I agreed and told her we would not do the exercises for nine days so she could read one chapter of the book every day. She agreed as well.
Thus we cooperated with them in the first few days, looking forward to what would happen after she finished reading. However, the captain spent most of her time organizing classes for practitioners to attend. Other than attending classes, we did not have to do the same manual labor as other inmates.
Although she was courteous, we soon realized what she taught in the class was against Dafa’s teaching and followed the same theme of the CCP’s brainwashing propaganda, though well veiled and disguised.
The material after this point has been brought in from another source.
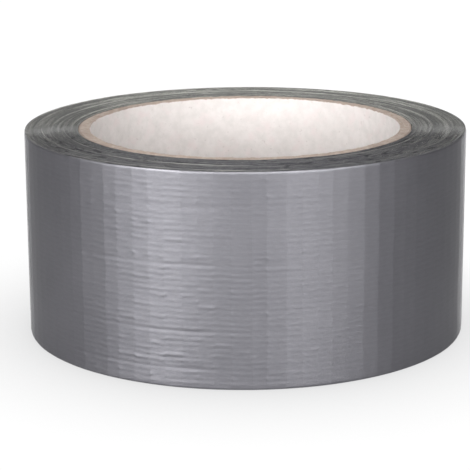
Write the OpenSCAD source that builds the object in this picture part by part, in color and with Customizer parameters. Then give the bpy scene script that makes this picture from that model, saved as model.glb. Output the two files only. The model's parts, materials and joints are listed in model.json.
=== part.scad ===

One day, a practitioner stood up in class and said, “Captain, please stop. I am not against you personally but what you are saying is harmful to both you and us. We don’t want to listen to it.”
I also came to the understanding that we should not let the captain continue. If we did, all the practitioners in the class (over 30 of us) would be in danger of being deceived and go astray in our cultivation.
I said to her after the class, “I won’t come to the class starting tomorrow.”
“Why? Is there something wrong with my teaching?”
I said, “I don’t like what you talk about. It is not good for you either. No matter what happens, I just won’t attend the class anymore.”
In a threatening tone of voice she said, “Do you know the consequences?”
“Whatever the consequences, I don’t want my cultivation to be cut short. I will break out of here at any cost, even my life.”
She said, “I am not the person in charge. I will report your situation to the director. You can chat with him yourself if you want.”
After getting back to my cell, I felt my right eye socket was expanding. When I touched it, it was flat as normal. Soon I saw a beam of colorful light shining out of my right eye. The light was crystal clear and beautiful. I watched it quietly for half an hour until it finally disappeared, knowing others could not see it. I knew I did something right and Master was encouraging me.
After that, the captain announced the class was terminated and practitioners would do the manual labor instead.